In the affidavit she filed with Facciola in January, Payton said she was unaware if e-mails from the Executive Office of the President and the Office of the Vice President had been properly archived.
But documents obtained in February by Congressman Henry Waxman, the chairman of the House Oversight and Government Reform Committee, showed that officials in Payton’s office advised her that there were more than 400 days between March 2003 and October 2005 where e-mails could not be located in either the Office of the Vice President or the Executive Office of the President or on backup tapes.

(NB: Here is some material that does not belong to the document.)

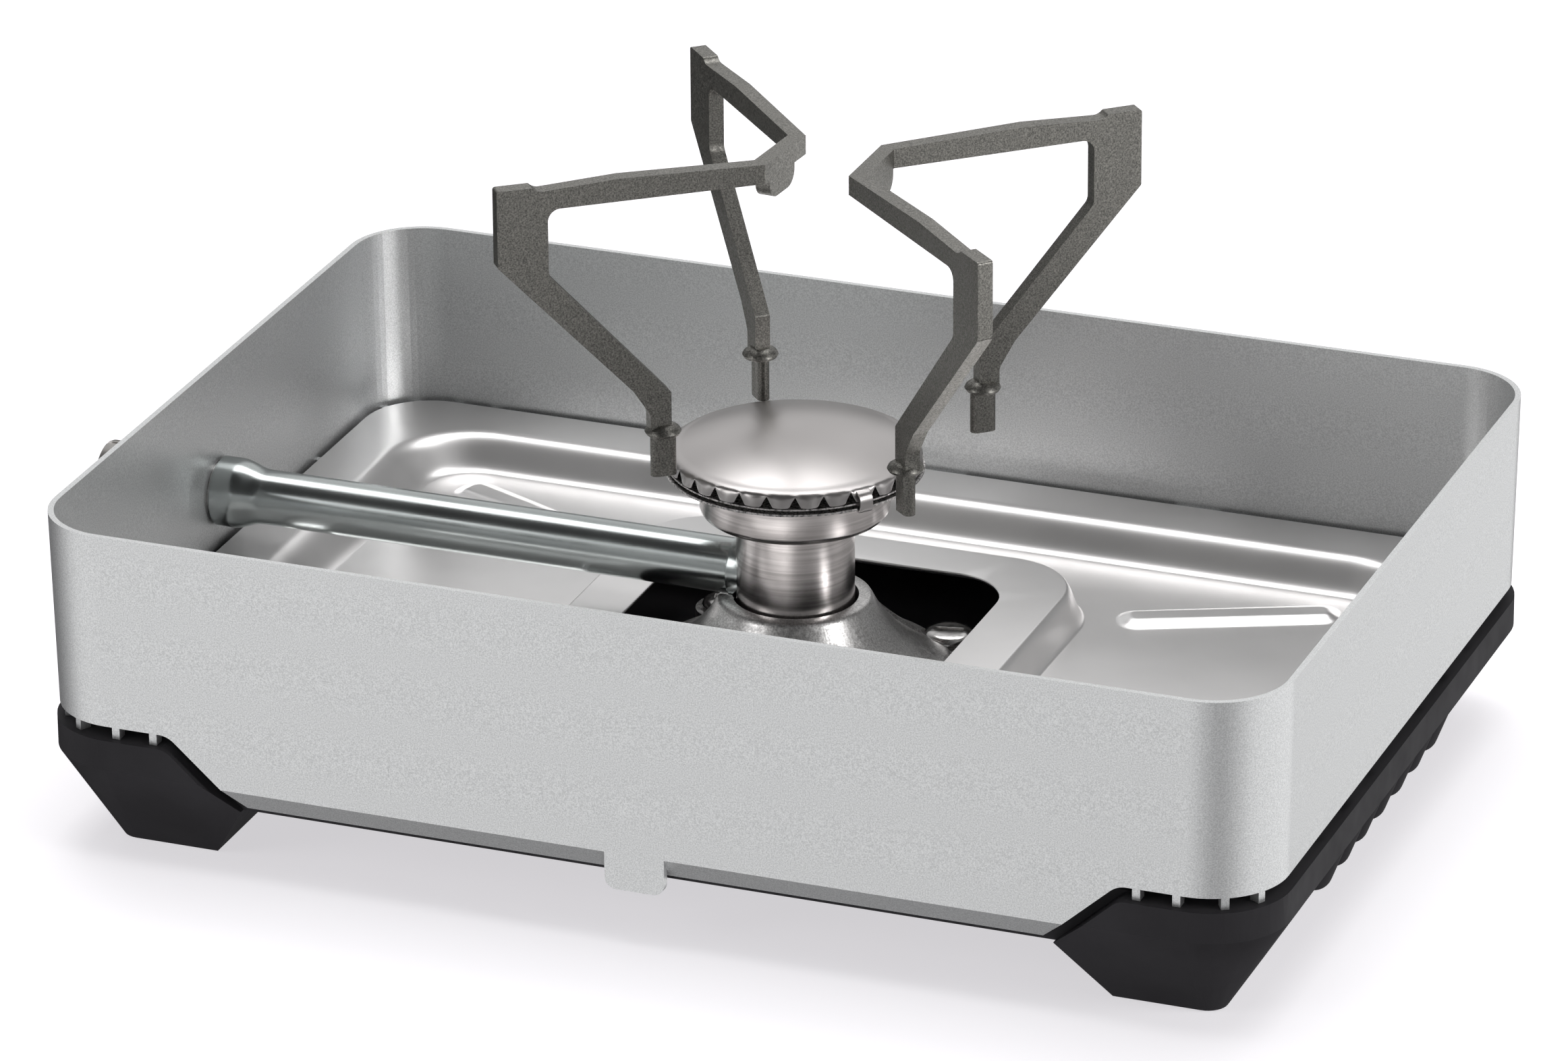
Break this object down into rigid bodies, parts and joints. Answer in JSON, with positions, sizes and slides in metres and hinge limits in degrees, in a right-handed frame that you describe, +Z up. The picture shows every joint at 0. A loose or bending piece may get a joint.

Payton then admitted in March that the White House “recycled” its computer back-up tapes until October 2003, which makes it much more difficult to retrieve e-mails.
CREW filed a federal court motion that month asking that Payton be held in civil contempt for knowingly submitting false, misleading and incomplete testimony in an affidavit filed with a federal court on Jan. 15
CREW said Payton’s responses in her affidavit are “false and appear designed to mislead the court into believing that both discovery and any additional interim relief are unnecessary.”
In his order Tuesday, Facciola said he “cannot recommend the taking of depositions sought” and said the “central focus” should be recovering the missing e-mails.
“The allegedly misleading and false statements were made in response to the Court’s attempt to determine “whether the missing e-mails are contained on the back-ups preserved pursuant to Judge [Henry] Kennedy’s order,” Facciola said. “As discussed above in greater detail, the Court has now determined that not all e-mails sent or received during the relevant time period are contained on the back-up tapes. Compelling the deposition of Ms. Payton would therefore provide no remedial benefit and is thus unavailable here as a sanction.”